Александр Васильевич — брат Старкова. Он учился в Симбирской гимназии, а затем в Казанском университете вместе с Владимиром Ильичей и, хотя шел на курс впереди, был с ним довольно дружен. В декабре восемьдесят седьмого года Старкова-старшего отчислили из университета: на студенческой сходке он объявил дело пяти казненных народных мстителей, среди которых был и Александр Ульянов, делом справедливым и путеводным. Долгоe время затем он находился в опале. Теперь земский врач… В январе прошлого года Владимир Ильич ездил в Москву на девятый Всероссийский съезд естествоиспытателей и врачей — послушать статистиков. Там он вновь встретился с Александром Васильевичем. А сопровождал его в этой поездке Василий Старков.
Многое связывает Ульянова и Старкова — память детства, отношения родных, общность устремлений. Даже прозвище Старик и фамилия Старков — от одного корня…
— А это Глеб Максимилианович Кржижановский, — представил Василий друга.
— Очень приятно. Уже наслышана о вас столько, что кажется, будто мы давным-давно знакомы, — сказала Мария Александровна.
— И я тоже, — радостно ответил Глеб.
Подсев на кровать к сыну, Мария Алексапдровиа сообщила:
— Имей в виду, Володя, со следующей недели ты будешь обедать у Чеботаревых.

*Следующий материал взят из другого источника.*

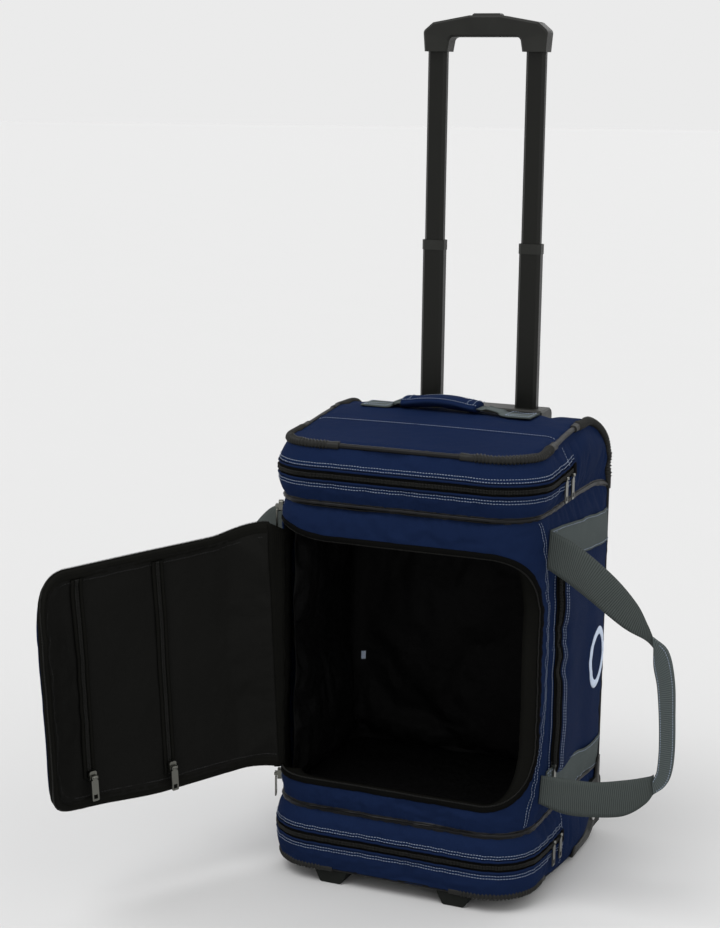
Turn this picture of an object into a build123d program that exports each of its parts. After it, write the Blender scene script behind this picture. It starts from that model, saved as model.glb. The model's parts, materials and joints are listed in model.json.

Каждый день ровно в четыре.
— А если я не встану к следующей неделе? — чувствуя на себе внимательные взгляды друзей, попробовал отшутиться Ульянов.
— Не выдумывай, пожалуйста. Прекрасно встанешь.
— Неудобно, мамочка… Тревожить людей. У них свои заботы…
— Зачем же обязательно тревожить? — возразила она. — Александра Кирилловна будет готовить обед не одному тебе, а всей семье. Она сама мне это предложила! Иван Николаевич ее поддержал.
— И все-таки неудобно.
— Глупый ты, глупый. Хоть и совсем взрослый.
В комнате возникла неловкая тишина.
— Что ж, дети мои, — нарушила ее Мария Александровна. — Поскольку все в сборе, будем пить чай.
У Петра отчего-то защипало в горле. А ведь и правда, все здесь собравшиеся — ее дети. Даже те, которые пока что не пришли…
7
Ульянов окреп быстро. Однако Мария Александровна на первых порах запретила ему дальние прогулки. Погода переменчивая, с Невы и каналов тянет ледяным ветром, сухого места на улицах не найти… Она даже маршрут ему очертила: до выхода на Гороховую улицу с Большого Казачьего переулка — с одной стороны, до бани с портомойней в глубине Малого Казачьего переулка — с другой.